Description of the task:
Write out the data below in full. Keep it exact.

+++

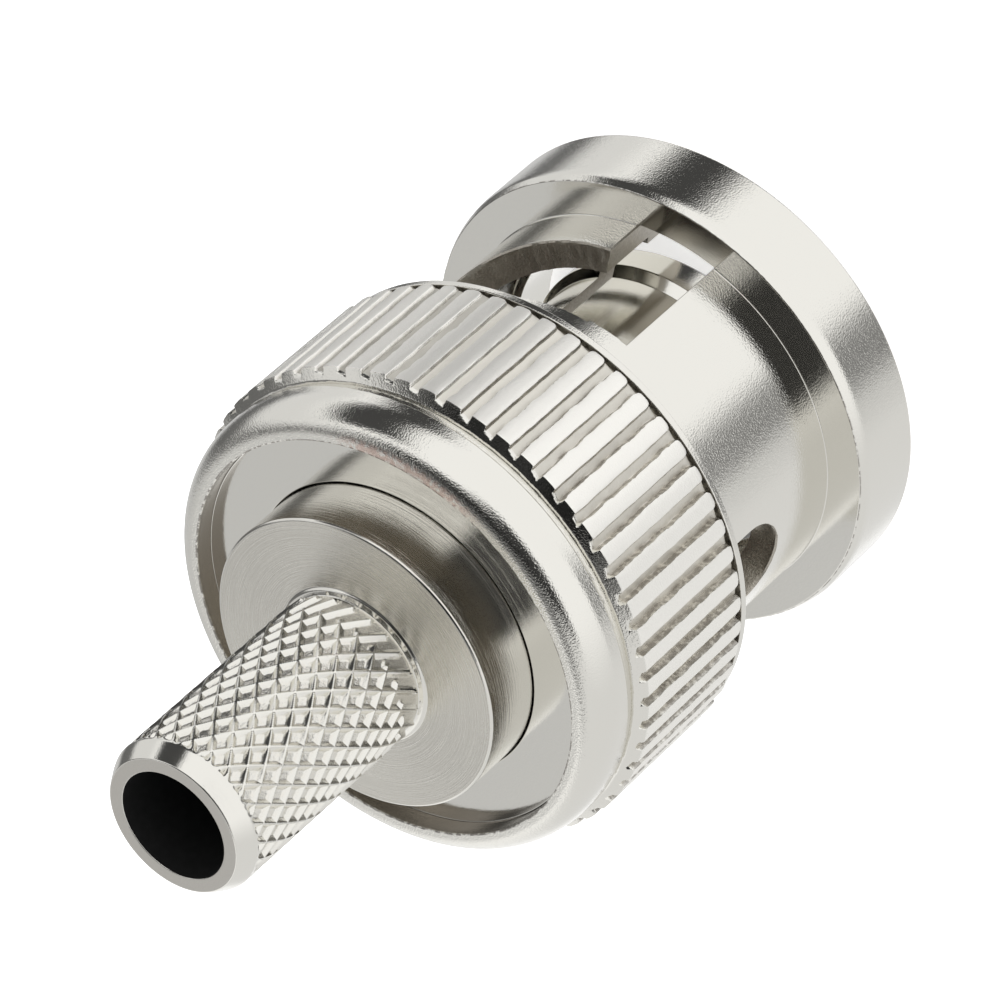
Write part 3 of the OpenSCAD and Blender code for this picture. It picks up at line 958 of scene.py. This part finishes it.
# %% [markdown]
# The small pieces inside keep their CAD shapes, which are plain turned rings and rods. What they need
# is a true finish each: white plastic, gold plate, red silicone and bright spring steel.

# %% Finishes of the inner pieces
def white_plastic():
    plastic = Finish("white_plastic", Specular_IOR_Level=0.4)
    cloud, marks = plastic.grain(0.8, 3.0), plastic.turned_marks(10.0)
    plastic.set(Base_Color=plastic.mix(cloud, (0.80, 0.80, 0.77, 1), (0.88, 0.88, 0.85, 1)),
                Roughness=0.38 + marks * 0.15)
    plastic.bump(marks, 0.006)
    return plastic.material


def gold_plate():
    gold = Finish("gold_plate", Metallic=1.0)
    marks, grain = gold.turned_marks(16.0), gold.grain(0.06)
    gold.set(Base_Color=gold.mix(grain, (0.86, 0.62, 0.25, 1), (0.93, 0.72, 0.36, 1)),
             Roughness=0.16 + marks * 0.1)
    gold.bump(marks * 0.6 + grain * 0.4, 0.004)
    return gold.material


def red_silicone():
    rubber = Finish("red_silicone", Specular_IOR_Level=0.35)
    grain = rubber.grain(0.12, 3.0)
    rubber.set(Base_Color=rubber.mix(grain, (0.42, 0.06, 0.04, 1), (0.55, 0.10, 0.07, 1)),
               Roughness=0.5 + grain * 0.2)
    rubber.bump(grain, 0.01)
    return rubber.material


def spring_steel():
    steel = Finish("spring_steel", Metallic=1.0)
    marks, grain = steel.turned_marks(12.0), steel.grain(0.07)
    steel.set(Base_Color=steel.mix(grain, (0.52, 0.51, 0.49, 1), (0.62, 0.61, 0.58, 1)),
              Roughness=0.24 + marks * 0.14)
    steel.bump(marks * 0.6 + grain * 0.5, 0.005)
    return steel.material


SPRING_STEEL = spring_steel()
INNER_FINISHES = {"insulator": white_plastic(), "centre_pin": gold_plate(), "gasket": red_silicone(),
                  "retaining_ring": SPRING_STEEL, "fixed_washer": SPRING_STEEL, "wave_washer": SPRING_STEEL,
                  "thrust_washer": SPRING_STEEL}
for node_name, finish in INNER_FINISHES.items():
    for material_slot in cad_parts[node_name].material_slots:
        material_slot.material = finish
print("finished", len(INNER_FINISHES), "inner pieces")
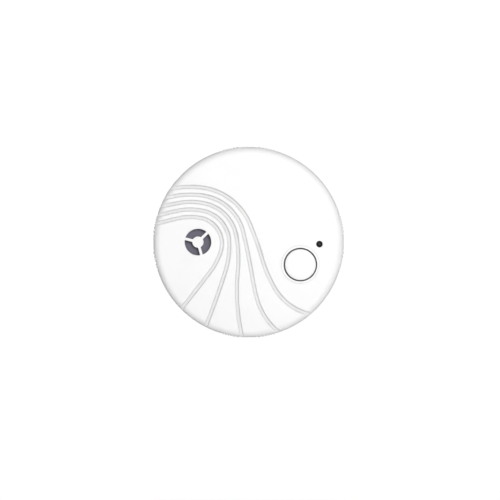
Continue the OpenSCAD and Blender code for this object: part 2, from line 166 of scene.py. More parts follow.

+++

Solution:
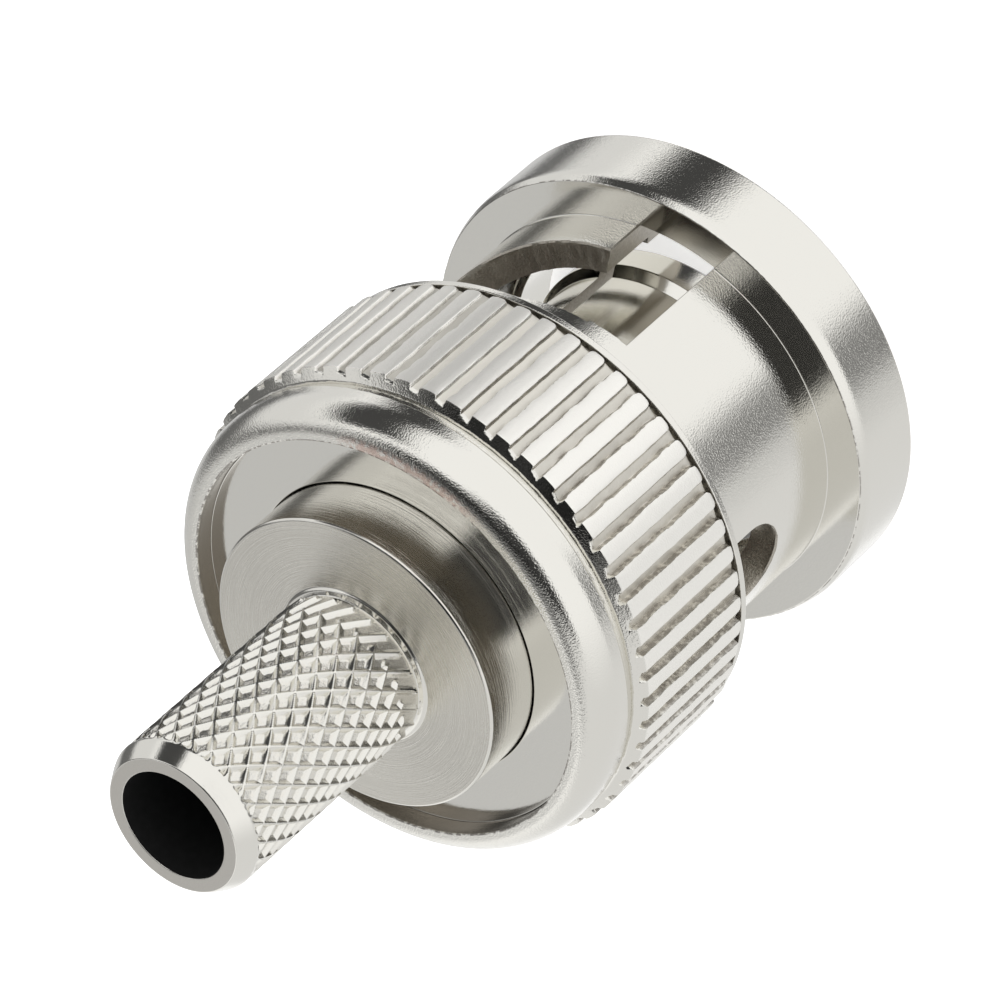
Write part 3 of the OpenSCAD and Blender code for this picture. It picks up at line 958 of scene.py. This part finishes it.
# %% [markdown]
# The small pieces inside keep their CAD shapes, which are plain turned rings and rods. What they need
# is a true finish each: white plastic, gold plate, red silicone and bright spring steel.

# %% Finishes of the inner pieces
def white_plastic():
    plastic = Finish("white_plastic", Specular_IOR_Level=0.4)
    cloud, marks = plastic.grain(0.8, 3.0), plastic.turned_marks(10.0)
    plastic.set(Base_Color=plastic.mix(cloud, (0.80, 0.80, 0.77, 1), (0.88, 0.88, 0.85, 1)),
                Roughness=0.38 + marks * 0.15)
    plastic.bump(marks, 0.006)
    return plastic.material


def gold_plate():
    gold = Finish("gold_plate", Metallic=1.0)
    marks, grain = gold.turned_marks(16.0), gold.grain(0.06)
    gold.set(Base_Color=gold.mix(grain, (0.86, 0.62, 0.25, 1), (0.93, 0.72, 0.36, 1)),
             Roughness=0.16 + marks * 0.1)
    gold.bump(marks * 0.6 + grain * 0.4, 0.004)
    return gold.material


def red_silicone():
    rubber = Finish("red_silicone", Specular_IOR_Level=0.35)
    grain = rubber.grain(0.12, 3.0)
    rubber.set(Base_Color=rubber.mix(grain, (0.42, 0.06, 0.04, 1), (0.55, 0.10, 0.07, 1)),
               Roughness=0.5 + grain * 0.2)
    rubber.bump(grain, 0.01)
    return rubber.material


def spring_steel():
    steel = Finish("spring_steel", Metallic=1.0)
    marks, grain = steel.turned_marks(12.0), steel.grain(0.07)
    steel.set(Base_Color=steel.mix(grain, (0.52, 0.51, 0.49, 1), (0.62, 0.61, 0.58, 1)),
              Roughness=0.24 + marks * 0.14)
    steel.bump(marks * 0.6 + grain * 0.5, 0.005)
    return steel.material


SPRING_STEEL = spring_steel()
INNER_FINISHES = {"insulator": white_plastic(), "centre_pin": gold_plate(), "gasket": red_silicone(),
                  "retaining_ring": SPRING_STEEL, "fixed_washer": SPRING_STEEL, "wave_washer": SPRING_STEEL,
                  "thrust_washer": SPRING_STEEL}
for node_name, finish in INNER_FINISHES.items():
    for material_slot in cad_parts[node_name].material_slots:
        material_slot.material = finish
print("finished", len(INNER_FINISHES), "inner pieces")
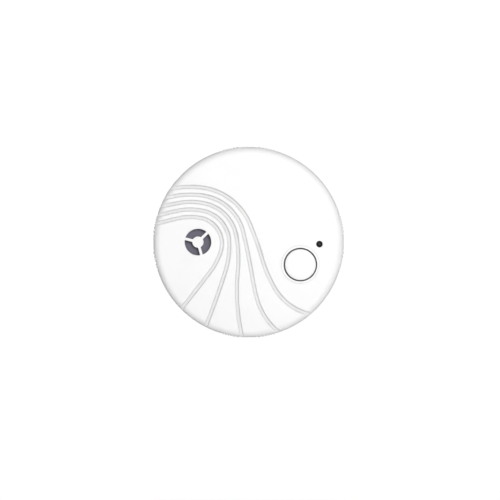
Continue the OpenSCAD and Blender code for this object: part 2, from line 166 of scene.py. More parts follow.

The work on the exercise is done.